4.4 Rules for Updating Duality Views

When updating documents supported by a duality view, some rules must be respected.

  1. If a document-updating operation (update, insertion, or deletion) is attempted, and the required privileges are not granted to the current user or the view owner, then an error is raised at the time of the attempt. (See Database Privileges Needed for Duality-View Updating Operations for the relevant privileges.)

  2. If an attempted document-updating operation (update, insertion, or deletion) violates any constraints imposed on any tables underlying the duality view, then an error is raised. This includes primary-key, unique, NOT NULL, referential-integrity, and check constraints.

  3. If a document-updating operation (update, insertion, or deletion) is attempted, and the view annotations don't allow for that operation, then an error is raised at the time of the attempt.

  4. When inserting a document into a duality view, the document must contain all fields that both (1) contribute to the document's ETAG value and (2) correspond to columns of a (non-root) table that are marked update-only or read-only in the view definition. In addition, the corresponding column data must already exist in the table. If these conditions aren't satisfied then an error is raised.

    The values of all fields that correspond to read-only columns also must match the corresponding column values in the table. Otherwise, an error is raised.

    For example, in duality view race_dv the use of the driver table is update-only (annotated WITH NOINSERT UPDATE NODELETE). When inserting a new race document, the document must contain the fields that correspond to driver table columns driver_id and name, and the driver table must already contain data that corresponds to the driver information in that document.

    Similarly, if the driver table were marked read-only in view race_dv (instead of update-only), then the driver information in the input document would need to be the same as the existing data in the table.

  5. When deleting an object that's linked to its parent with a one-to-many primary-to-foreign-key relationship, if the object does not have annotation DELETE then it is not cascade-deleted. Instead, the foreign key in each row of the object is set to NULL (assuming that the foreign key does not have a non-NULLable constraint).

    For example, the driver array in view team_dv is NODELETE (implicitly, since it's not annotated DELETE). If you delete a team from view team_dv then the corresponding row is deleted from table team.
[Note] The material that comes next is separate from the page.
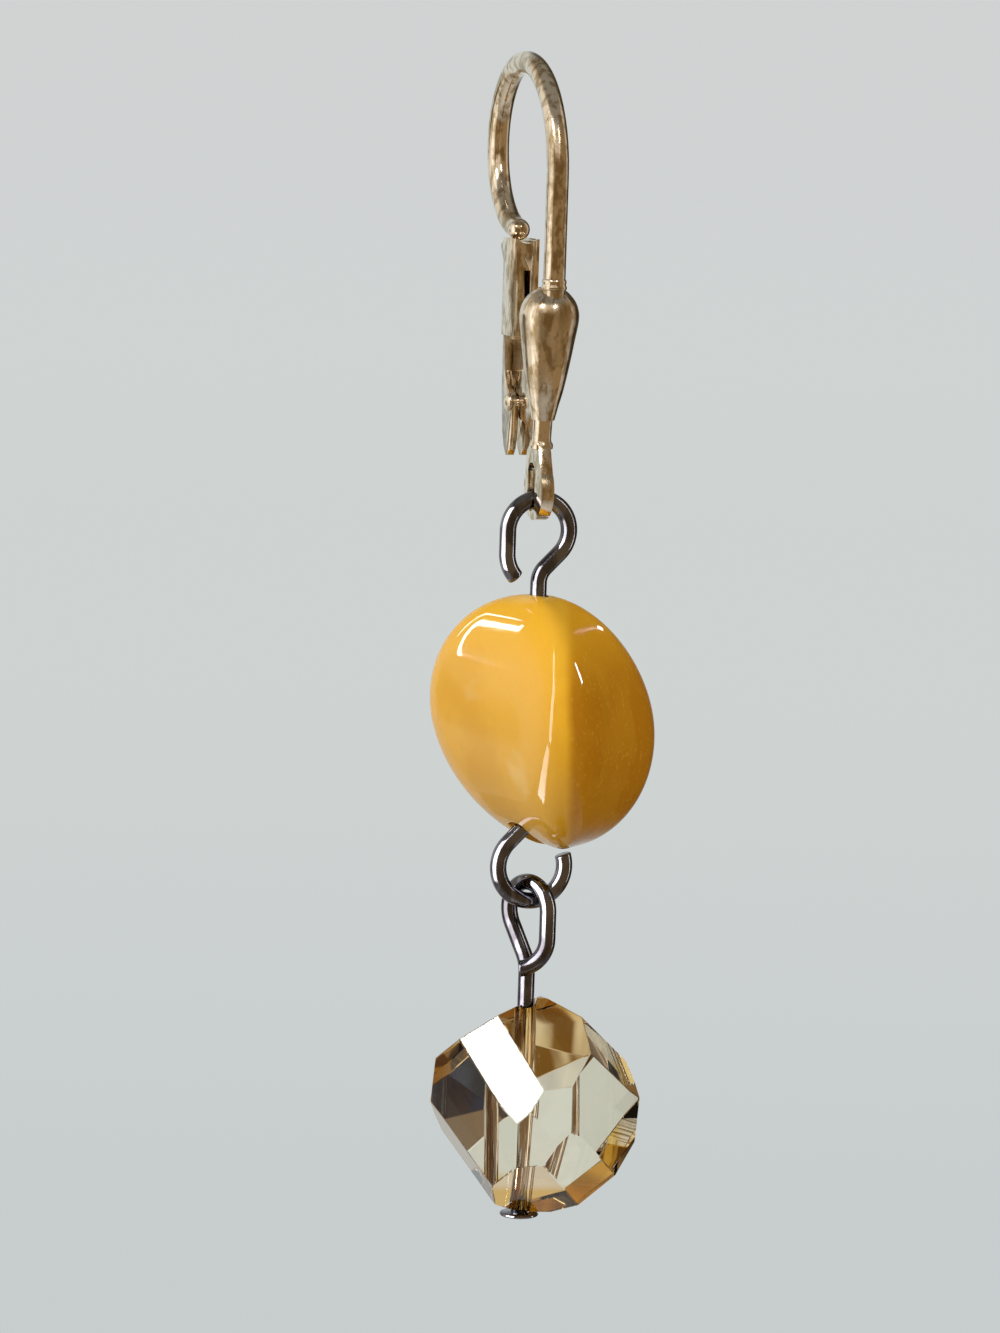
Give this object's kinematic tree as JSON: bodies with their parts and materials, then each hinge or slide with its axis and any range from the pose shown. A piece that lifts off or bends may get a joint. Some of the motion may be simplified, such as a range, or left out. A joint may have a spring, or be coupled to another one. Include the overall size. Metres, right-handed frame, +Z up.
{
  "type": "leverback drop earring",
  "caption": "Leverback earring with a teardrop shield, a hinged lever and a hanging drop of a soft amber-coloured bead over a faceted champagne glass bead on looped wire pins.",
  "frame": {"origin": "crown of the ear wire, on the centreline of the wire, where the earring hangs in the ear lobe", "axes": "+Z up along the hanging drop, -Y toward the viewer of the shield, +X to the viewer's right; the lever opens toward +Y"},
  "size_m": [0.0086, 0.0113, 0.0447],
  "materials": {
    "tarnished_silver": "silver-plated wire and sheet, worn and warmly tarnished, glossy",
    "dark_pin_metal": "polished antique-silver wire, dark with bright streaks",
    "amber_bead": "polished translucent amber-yellow stone-like bead with a glossy skin",
    "champagne_crystal": "clear champagne glass with polished flat facets"
  },
  "bodies": {
    "ear_wire": {"ear_hook": "tarnished_silver", "lever_rivet": "tarnished_silver"},
    "lever": {"lever": "tarnished_silver"},
    "eye_pin": {"eye_pin": "dark_pin_metal"},
    "amber_bead": {"amber_bead": "amber_bead"},
    "head_pin": {"head_pin": "dark_pin_metal"},
    "crystal_bead": {"crystal_bead": "champagne_crystal"}
  },
  "joints": [
    {"name": "lever_hinge", "type": "hinge", "parent": "ear_wire", "child": "lever", "pos_m": [0, -0.00048, -0.01295], "axis": [-1, 0, 0], "range_deg": [0, 75]},
    {"name": "drop_swing", "type": "hinge", "parent": "ear_wire", "child": "eye_pin", "pos_m": [0.00014, -0.00291, -0.01643], "axis": [1, 0, 0], "range_deg": [-75, 75]},
    {"name": "amber_turn", "type": "hinge", "parent": "eye_pin", "child": "amber_bead", "pos_m": [0.00021, -0.00291, -0.02502], "axis": [0, 0, 1], "range_deg": [-8, 8]},
    {"name": "crystal_swing", "type": "hinge", "parent": "eye_pin", "child": "head_pin", "pos_m": [0.00021, -0.00291, -0.03191], "axis": [1, 0, 0], "range_deg": [-35, 35]},
    {"name": "crystal_turn", "type": "hinge", "parent": "head_pin", "child": "crystal_bead", "pos_m": [0.00021, -0.00291, -0.03996], "axis": [0, 0, 1], "continuous": true}
  ]
}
    But the corresponding rows in the driver table are not deleted. Instead, each such row is unlinked from the deleted team by setting the value of its foreign key column team_id to SQL NULL.

    Similarly, as a result no driver documents are deleted. But their team information is removed. For the version of the Example 3-2, the value of field teamInfo is set to the empty object ({}). For the version of the Example 3-3, each of the team fields, teamId and team, is set to JSON null.

    What would happen if the use of table driver in the definition of duality view team_dv had the annotation DELETE, allowing deletion? In that case, when deleting a given team all of its drivers would also be deleted. This would mean both deleting those rows from the driver table and deleting all corresponding driver documents.

  6. In an update operation that replaces a complete document, all fields defined by the view as contributing to the ETAG value (that is, all fields to which annotation CHECK applies) must be included in the new (replacement) document. Otherwise, an error is raised.

    Note that this rule applies also to the use of Oracle SQL function json_transform when using operator KEEP or REMOVE. If any field contributing to the ETAG value is removed from the document then an error is raised.

  7. If a duality view has an underlying table with a foreign key that references a primary or unique key of the same view, then a document-updating operation (update, insertion, or deletion) cannot change the value of that primary or unique key. An attempt to do so raises an error.

  8. If a document-updating operation (update, insertion, or deletion) involves updating the same row of an underlying table then it cannot change anything in that row in two different ways. Otherwise, an error is raised.

    For example, this insertion attempt fails because the same row of the driver table (the row with primary-key driver_id value 105) cannot have its driver name be both "George Russell" and "Lewis Hamilton".

    INSERT INTO team_dv VALUES
      ('{"_id"   : 303,
         "name"   : "Mercedes",
         "points" : 0,
         "driver" : [ {"driverId" : 105,
                       "name"     : "George Russell",
                       "points"   : 0},
                      {"driverId" : 105,
                       "name"     : "Lewis Hamilton",
                       "points"   : 0} ]}');
  9. If the etag field value embedded in a document sent for an updating operation (update, insertion, or deletion) doesn't match the current database state then an error is raised.

  10. If a document-updating operation (update, insertion, or deletion) affects two or more documents supported by the same duality view, then all changes to the data of a given row in an underlying table must be compatible (match). Otherwise, an error is raised. For example, for each driver this operation tries to set the name of the first race ($.race[0].name) to the driver's name ($.name).

    UPDATE driver_dv
      SET data = json_transform(data,
                                SET '$.race[0].name' =
                                json_value(data, '$.name'));
    ERROR at line 1:ORA-42605:
    Cannot update JSON Relational Duality View 'DRIVER_DV':
    cannot modify the same row of the table 'RACE' more than once.